Training effectiveness should also be segmented by site, role, and shift. A deployment may look stable overall while one facility or one shift is relying on manual workarounds. PMOs and operations leaders should review adoption dashboards weekly during hypercare and monthly after stabilization. This creates a closed loop between training, support, process governance, and continuous improvement.
Executive recommendations for deployment leaders
CIOs, COOs, and program sponsors should treat logistics ERP training as a readiness gate tied to operational risk. Do not approve go-live based only on system testing and cutover completion. Require evidence that warehouse and transportation teams can execute standard and exception scenarios with acceptable accuracy and speed. That evidence should include certification results, simulation outcomes, and shift-level support coverage.
Standardization decisions should also be explicit. If the enterprise is harmonizing receiving, inventory control, shipment confirmation, or transportation planning across sites, leaders must communicate which local practices are being retired and why. Ambiguity at this stage creates resistance, inconsistent training messages, and post-go-live process drift.

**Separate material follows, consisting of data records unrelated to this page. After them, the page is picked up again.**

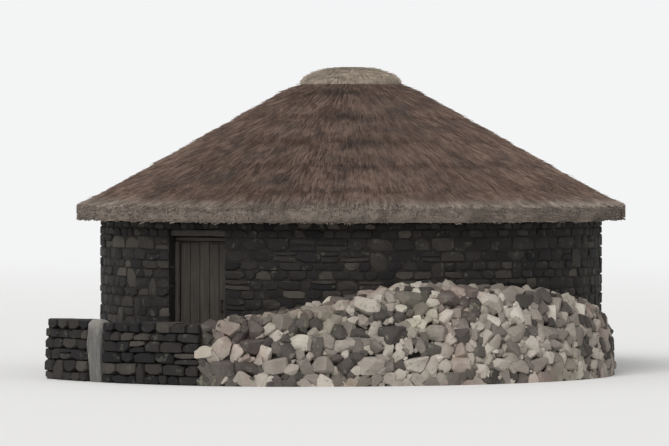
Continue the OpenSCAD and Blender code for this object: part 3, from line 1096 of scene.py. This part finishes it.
def layRubble(heaps, rng, boulders, spots, sizes):
    # smaller and smaller stones fill the places that the main boulders leave
    look = bankLook
    big, small = look["sizes"]
    for attempt in range(look["tries"]):
        if len(sizes) >= look["most"]:
            break
        done = (attempt / look["tries"]) ** 0.5
        size = (big + (small - big) * done) * rng.uniform(0.8, 1.15)
        turn = rng.uniform(bankEnds[0] + 0.5, bankEnds[-1] - 0.5)
        r, z, nr, nz = bankSpot(turn, rng.random())
        a = math.radians(turn)
        spot = np.array([r * math.cos(a), r * math.sin(a), z])
        if (np.linalg.norm(spots - spot, axis=1) < (sizes + size) / 2 * look["space"]).any():
            continue
        spots = np.vstack([spots, spot])
        sizes = np.append(sizes, size)
        normal = Vector((nr * math.cos(a), nr * math.sin(a), nz)).normalized()
        up = (normal + Vector([rng.gauss(0, look["tumble"]) for i in range(3)])).normalized()
        around = Vector((-math.sin(a), math.cos(a), 0))
        along = (around - up * around.dot(up)).normalized()
        along.rotate(Quaternion(up, rng.uniform(0, 2 * math.pi)))
        shape = rng.choice(boulders)
        extents = [size * rng.uniform(*limits) for limits in look["extents"]]
        placed = np.array(Vector(spot) - normal * extents[2] * (0.5 - look["proud"]))
        for axis, way in enumerate((along, up.cross(along), up)):
            placed = placed + shape["points"][:, axis : axis + 1] * np.array(way) * extents[axis]
        keepOnBank(placed)
        tone = bankToneAndShadow(rng, turn)
        which = next(i for i, e in enumerate(bankEnds[1:]) if turn < e)
        heaps[which].lay(placed, shape["faces"], np.full(len(placed), tone))
    print("bank stones laid:", len(sizes))


def buildBank():
    rng = random.Random(bankLook["seed"])
    boulders = [modelBoulder(seed) for seed in range(51, 51 + bankLook["kinds"])]
    print("boulders modelled:", [len(b["faces"]) for b in boulders])
    names = ("left", "middle", "right", "end")
    heaps = [Heap() for name in names]
    mains = mainBoulders()
    spots = np.array([layBoulder(heaps[m["bank"]], rng, m, rng.choice(boulders)) for m in mains])
    layRubble(heaps, rng, boulders, spots, np.array([m["width"] for m in mains]))
    for name, heap in zip(names, heaps):
        heap.build("bank_stones_" + name, finishes["bankStone"], "pale_stone", smooth=38)
    wall = hut["wallRadius"]
    rings = []
    for turn in np.linspace(bankEnds[0] + 0.02, bankEnds[-1], 120):
        a = math.radians(turn)
        ring = []
        for i in range(25):
            r, z, nr, nz = bankSpot(turn, i / 24)
            spot = Vector((r * math.cos(a), r * math.sin(a), z))
            inset = min(bankLook["inset"] + 0.03 * noise.noise(spot * 7), (r - wall) * 0.5 + 0.01)
            ring.append((max(wall, r - nr * inset), max(0.0, z - nz * inset)))
        ring[0] = (ring[0][0], 0.0)
        ring += [(wall, ring[-1][1]), (wall, 0.0)]
        rings.append(spun(ring, a))
    replaced = ["stone_bank_" + name for name in names]
    standIn("bank_core", rings, False, 0.5, finishes["soil"], "earth", 50, *replaced)


buildBank()


# The thatch

roof = {
    "pitch": math.radians(29.5),
    "plateRadius": 3.0,
    "plateTop": 2.014,
    "under": 0.125,
    "thick": 0.24,
    "step": 0.014,
    "eaveRadius": 3.58,
    "flareWidth": 0.48,
    "flarePitch": math.radians(25.0),
    "lip": 0.05,
    "eaveLow": 1.985,
    "domeRadius": 0.9,
    "domeLap": math.radians(4),
    "capRadius": 0.66,
    "capSeat": 0.6,
    "capHeight": 0.23,
}
roof["full"] = roof["under"] + roof["thick"]
roof["flareRadius"] = roof["eaveRadius"] - roof["flareWidth"]
roof["flareBase"] = roof["flareRadius"] - roof["full"] * math.sin(roof["pitch"])
roof["domeBase"] = roof["domeRadius"] - roof["full"] * math.sin(roof["pitch"])
roof["courseWidth"] = (roof["flareBase"] - roof["domeBase"]) / 4


def slopePoint(r, d):
    # radius and height at a distance square to the slope from the rafters' undersides
    p = roof["pitch"]
    z = roof["plateTop"] + (roof["plateRadius"] - r) * math.tan(p)
    return r + d * math.sin(p), z + d * math.cos(p)


def courseLine(i):
    # the outer line of a course: its low and its high end
    low = roof["flareBase"] - i * roof["courseWidth"]
    return slopePoint(low, roof["full"] + roof["step"]), slopePoint(low - roof["courseWidth"], roof["full"])


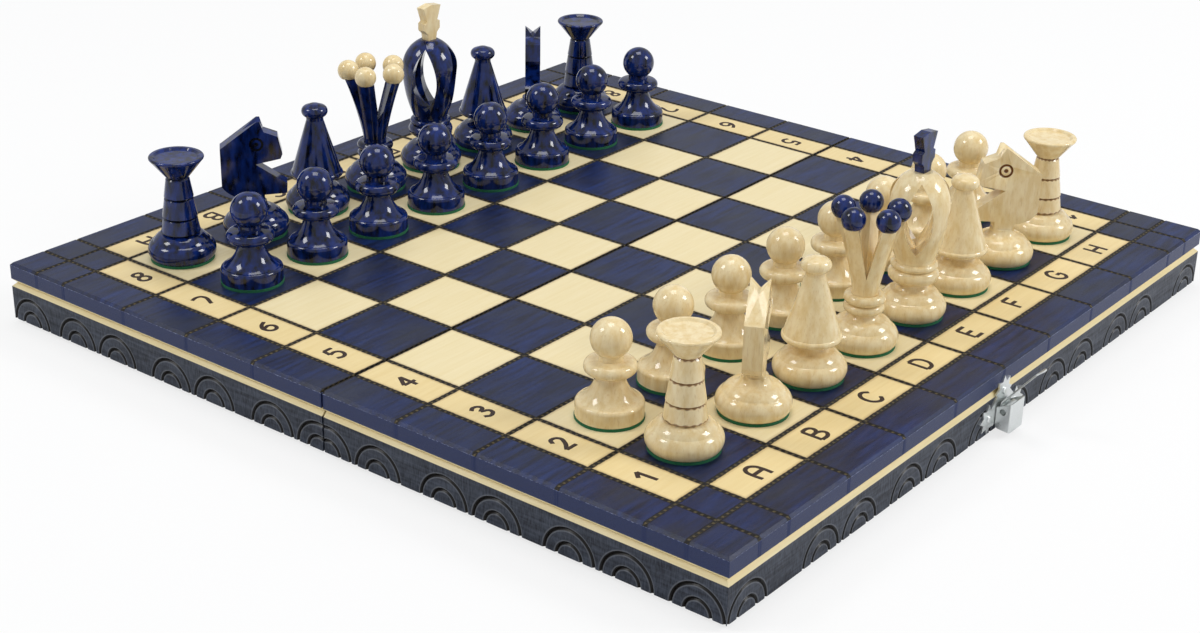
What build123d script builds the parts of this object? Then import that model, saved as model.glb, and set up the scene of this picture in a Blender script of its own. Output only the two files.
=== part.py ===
"""Folding chess box with its thirty-two turned wooden men.

Two shallow half boxes are hinged along the middle of the playing face. Opened
flat they lie on their rims as one board; folded, rim to rim, they make the box
that the men are kept in, held shut by a small toggle latch.

Millimetres. +Z is up, X runs along the files a to h, Y along the ranks 1 to 8.
The origin is on the fold line, in the middle, at the level of the rims.
"""

from build123d import *
import os
from math import atan2, cos, degrees, radians, sin, sqrt

os.makedirs("parts", exist_ok=True)

# ---------------------------------------------------------------- driving sizes
# Playing face
square = 31.5
label_strip = 14.5
border = 14.5
half_files = 4
line_width = 1.2
line_depth = 0.45

# Half boxes
box_height = 21.5
board_thickness = 7.65
rail_thickness = 8.5
fold_gap = 0.4
top_bevel = 0.9
stripe_chamfer = 1.45

# Carved arches along the rails
arch_outer = 9.2
arch_inner = 4.6
arch_cut_width = 1.3
arch_cut_depth = 0.7
arch_pair_spacing = 21.0
arch_pair_pitch = 48.5
arch_first_from_fold = 12.8
arch_corner_margin = 10.0

# Butt hinges under the fold
hinge_offset = 95.0
hinge_length = 24.0
knuckle_radius = 1.2
hinge_pin_radius = 0.6
leaf_thickness = 0.8
leaf_reach = 7.4
hinge_drop = 0.1
notch_clearance = 0.3
knuckle_side_gap = 0.15
pin_running_gap = 0.05
screw_spacing = 16.0
screw_from_fold = 4.7
screw_head_radius = 1.8
screw_shank_radius = 0.9
screw_length = 7.0
screw_slot_width = 0.5
screw_slot_depth = 0.3

# Toggle latch, set out from the front wall (out) and from the rims (up)
plate_thickness = 0.6
lobe_radius = 3.5
petal_size = 1.9
petals = 8
top_lobe_up = 13.1
side_lobe_up = 6.0
side_lobe_offset = 9.2
lever_pin_out = 2.3
lever_pin_up = 2.6
lever_pin_radius = 0.6
claw_pin_out = 3.3
claw_pin_up = 7.7
claw_pin_radius = 1.5
claw_pin_bore = 1.1
lever_width = 9.1
lever_out = 6.2
lever_low = 0.8
lever_high = 11.3
lever_back = 0.9
lever_back_high = 8.7
sheet = 0.6
cheek_gap = 0.15
ear_radius = 1.5
claw_width = 5.4
claw_thickness = 0.5
claw_rise = 1.3
claw_bend_radius = 2.5
claw_lean = 39.0
claw_straight = 15.0
claw_spoon_radius = 9.0
claw_spoon_turn = 22.0
claw_eye_length = 3.2
claw_eye_width = 2.0
claw_eye_back = 3.0
latch_running_gap = 0.06
nail_head_radius = 1.25
nail_head_height = 0.7
nail_shank_radius = 0.5
nail_length = 6.5

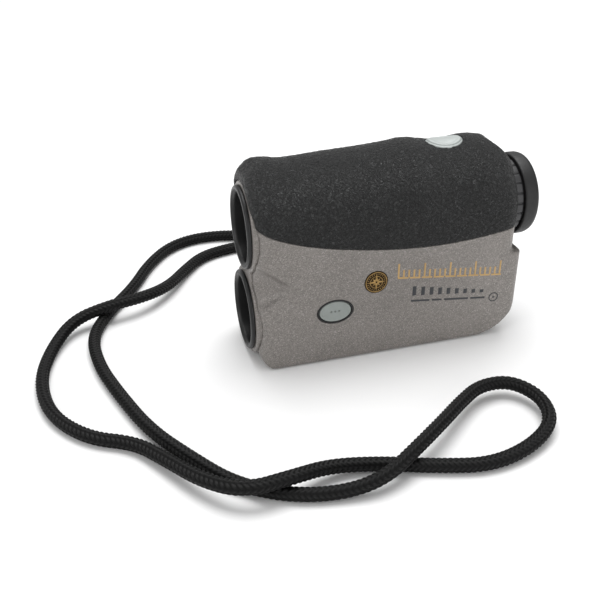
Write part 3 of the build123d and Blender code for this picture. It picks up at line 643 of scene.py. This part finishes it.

Finally, budget for post-go-live enablement. In logistics operations, the first weeks after deployment reveal the real training gaps. Organizations that reserve capacity for refresher training, content updates, and super-user support stabilize faster and protect service performance during the transition.
Conclusion
A logistics ERP training strategy for warehouse and transportation teams must be operational, role-based, and governance-driven. It should support deployment readiness, cloud ERP migration, workflow standardization, and long-term modernization. When training is tied to real scenarios, shift realities, exception handling, and measurable adoption outcomes, enterprises reduce go-live disruption and build a more scalable logistics operating model.